** BEGIN Collected material **

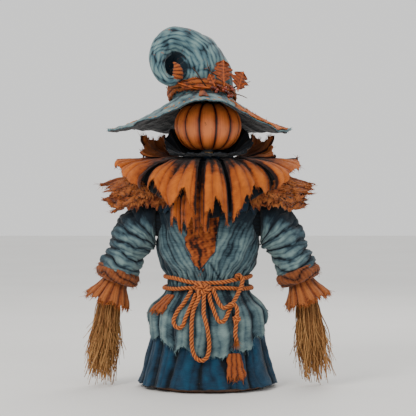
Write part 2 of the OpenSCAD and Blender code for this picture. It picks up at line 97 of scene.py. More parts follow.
def swell(points: np.ndarray, wave: float, seed: int, octaves: int = 3) -> np.ndarray:
    """Smooth bumps in space, made of sine waves in fixed random directions.

    Args:
        points: an array whose last axis is x, y, z.
        wave: the longest wave's length, in the unit of the points.
        seed: which bumps.
        octaves: how many times the wave is halved.

    Returns:
        One value for each point, mostly from -1 to 1.
    """
    rng = np.random.default_rng(seed)
    total = np.zeros(points.shape[:-1])
    weight = 0.0
    for octave in range(octaves):
        for _ in range(5):
            way = rng.normal(size=points.shape[-1])
            way /= np.linalg.norm(way)
            length = wave / 2**octave * rng.uniform(0.7, 1.35)
            total += 0.55**octave * np.sin(points @ way * (TAU / length) + rng.uniform(0, TAU))
            weight += 0.55**octave * 0.42
    return total / weight


def wander(values: np.ndarray, counts: Sequence[int], seed: int) -> np.ndarray:
    """A curve that closes over one turn, for ragged hems and uneven folds.

    Args:
        values: angles in radians.
        counts: how many times each wave goes round.
        seed: which curve.

    Returns:
        One value for each angle, mostly from -1 to 1.
    """
    rng = np.random.default_rng(seed)
    total = np.zeros_like(values)
    for count in counts:
        total += rng.uniform(0.5, 1) * np.sin(count * values + rng.uniform(0, TAU))
    return total / math.sqrt(len(counts))


def puff(phase: np.ndarray, sharp: float = 0.7) -> np.ndarray:
    """The section of gathered cloth: round tops from 0 to 1 between sharp valleys."""
    return np.abs(np.sin(phase / 2)) ** sharp


def smooth_step(low: float, high: float, values: np.ndarray) -> np.ndarray:
    """0 below low, 1 above high and an even change between them."""
    t = np.clip((values - low) / (high - low), 0, 1)
    return t * t * (3 - 2 * t)


def spline(points: Sequence[Sequence[float]], count: int) -> np.ndarray:
    """A smooth curve through points of any number of coordinates.

    Args:
        points: the points, in order.
        count: how many points to return, evenly spaced over the chords.

    Returns:
        The curve's points.
    """
    p = np.array(points, float)
    at = np.concatenate([[0], np.cumsum(np.linalg.norm(np.diff(p[:, :3], axis=0), axis=1))])
    slope = np.gradient(p, at, axis=0)
    t = np.linspace(0, at[-1], count)
    k = np.clip(np.searchsorted(at, t, side="right") - 1, 0, len(p) - 2)
    span = (at[k + 1] - at[k])[:, None]
    u = (t - at[k])[:, None] / span
    return (
        (2 * u**3 - 3 * u**2 + 1) * p[k]
        + (u**3 - 2 * u**2 + u) * span * slope[k]
        + (3 * u**2 - 2 * u**3) * p[k + 1]
        + (u**3 - u**2) * span * slope[k + 1]
    )


def path_axes(path: np.ndarray, closed: bool = False) -> tuple[np.ndarray, np.ndarray, np.ndarray]:
    """The directions along and across a path, carried along it without twist.

    Args:
        path: the points.
        closed: whether the last point is followed by the first.

    Returns:
        The unit tangents, and two unit directions across them.
    """
    ahead = np.roll(path, -1, 0) - np.roll(path, 1, 0)
    if not closed:
        ahead[0], ahead[-1] = path[1] - path[0], path[-1] - path[-2]
    ahead /= np.linalg.norm(ahead, axis=1, keepdims=True)
    across = np.zeros_like(path)
    start = np.array([0.0, 0, 1]) if abs(ahead[0][2]) < 0.9 else np.array([1.0, 0, 0])
    for i, t in enumerate(ahead):
        side = start if i == 0 else across[i - 1]
        side = side - t * (side @ t)
        across[i] = side / np.linalg.norm(side)
    if closed:
        first = across[0] - ahead[-1] * (across[0] @ ahead[-1])
        first /= np.linalg.norm(first)
        off = math.atan2(float(np.cross(across[-1], first) @ ahead[-1]), float(across[-1] @ first))
        turn = np.linspace(0, off, len(path))[:, None]
        across = across * np.cos(turn) + np.cross(ahead, across) * np.sin(turn)
    return ahead, across, np.cross(ahead, across)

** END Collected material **

__What is required__
Beginning at the top of the data, extract each line through the line containing "seed: which curve." and return those lines exactly, with nothing added.

__Complete response__
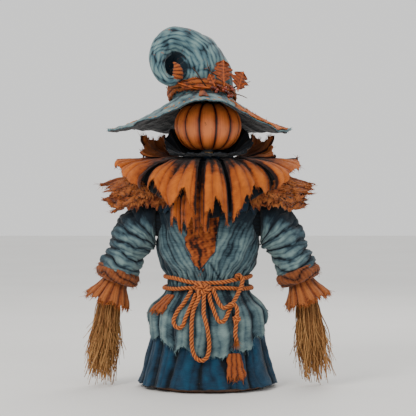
Write part 2 of the OpenSCAD and Blender code for this picture. It picks up at line 97 of scene.py. More parts follow.
def swell(points: np.ndarray, wave: float, seed: int, octaves: int = 3) -> np.ndarray:
    """Smooth bumps in space, made of sine waves in fixed random directions.

    Args:
        points: an array whose last axis is x, y, z.
        wave: the longest wave's length, in the unit of the points.
        seed: which bumps.
        octaves: how many times the wave is halved.

    Returns:
        One value for each point, mostly from -1 to 1.
    """
    rng = np.random.default_rng(seed)
    total = np.zeros(points.shape[:-1])
    weight = 0.0
    for octave in range(octaves):
        for _ in range(5):
            way = rng.normal(size=points.shape[-1])
            way /= np.linalg.norm(way)
            length = wave / 2**octave * rng.uniform(0.7, 1.35)
            total += 0.55**octave * np.sin(points @ way * (TAU / length) + rng.uniform(0, TAU))
            weight += 0.55**octave * 0.42
    return total / weight


def wander(values: np.ndarray, counts: Sequence[int], seed: int) -> np.ndarray:
    """A curve that closes over one turn, for ragged hems and uneven folds.

    Args:
        values: angles in radians.
        counts: how many times each wave goes round.
        seed: which curve.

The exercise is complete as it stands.